Towards Causal Physical Error Discovery in Video Analytics Systems
Jinjin Zhao, Ted Shaowang, Stavos Sintos, Sanjay Krishnan
TL;DR
This paper tackles debugging video analytics systems by moving from intrinsic pixel explanations to extrinsic causal explanations that reflect real-world phenomena. It introduces VizEx, a framework that uses regression discontinuity design ($RDD$) to identify causal links between low-dimensional KPIs, derived from video and external streams, and model errors. The authors outline the system architecture, KPI definitions ($K_i(\lambda,w)$), a query mechanism with a BECAUSE clause, and preliminary VIRAT-based experiments, arguing that surrogate models are insufficient for robust causal debugging.

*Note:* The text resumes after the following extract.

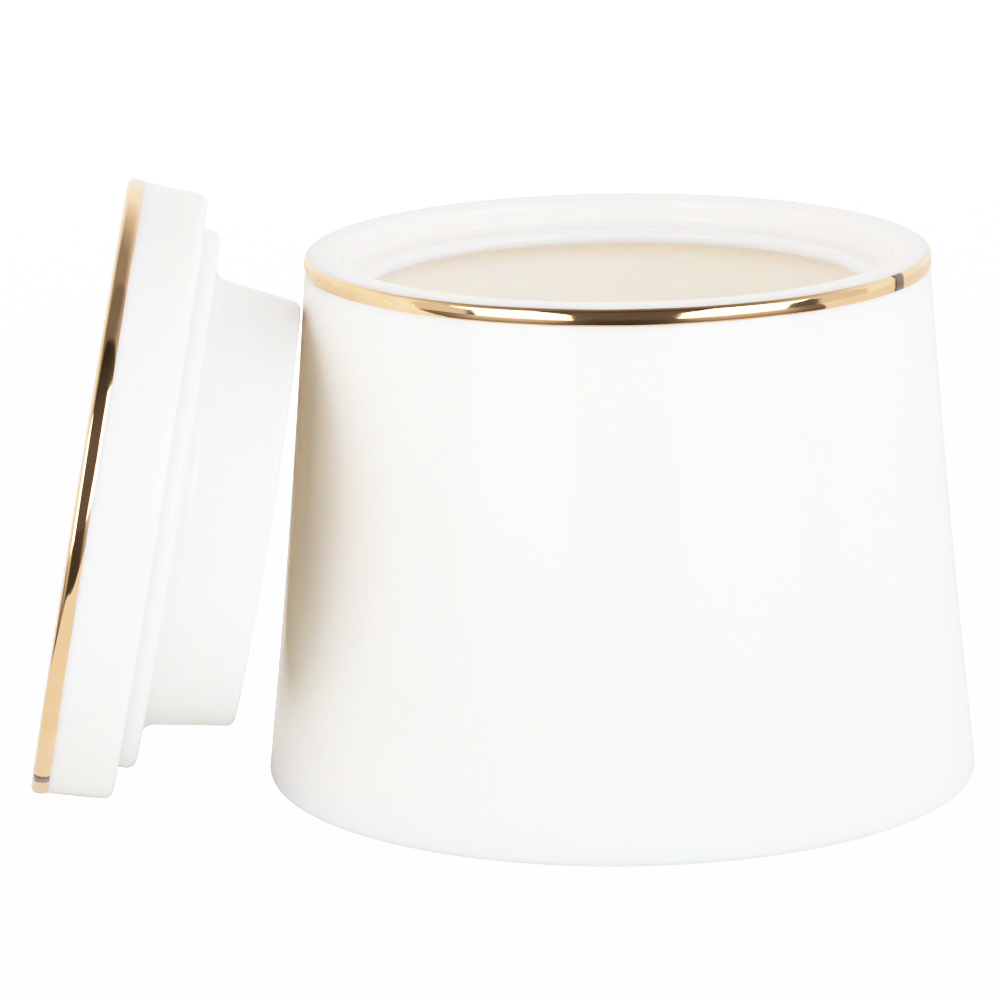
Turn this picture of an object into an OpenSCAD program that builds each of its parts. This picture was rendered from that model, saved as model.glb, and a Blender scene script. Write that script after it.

The work lays groundwork for actionable, scalable debugging that can guide data collection and preprocessing in fixed-camera video deployments.
Abstract
Video analytics systems based on deep learning models are often opaque and brittle and require explanation systems to help users debug. Current model explanation system are very good at giving literal explanations of behavior in terms of pixel contributions but cannot integrate information about the physical or systems processes that might influence a prediction. This paper introduces the idea that a simple form of causal reasoning, called a regression discontinuity design, can be used to associate changes in multiple key performance indicators to physical real world phenomena to give users a more actionable set of video analytics explanations. We overview the system architecture and describe a vision of the impact that such a system might have.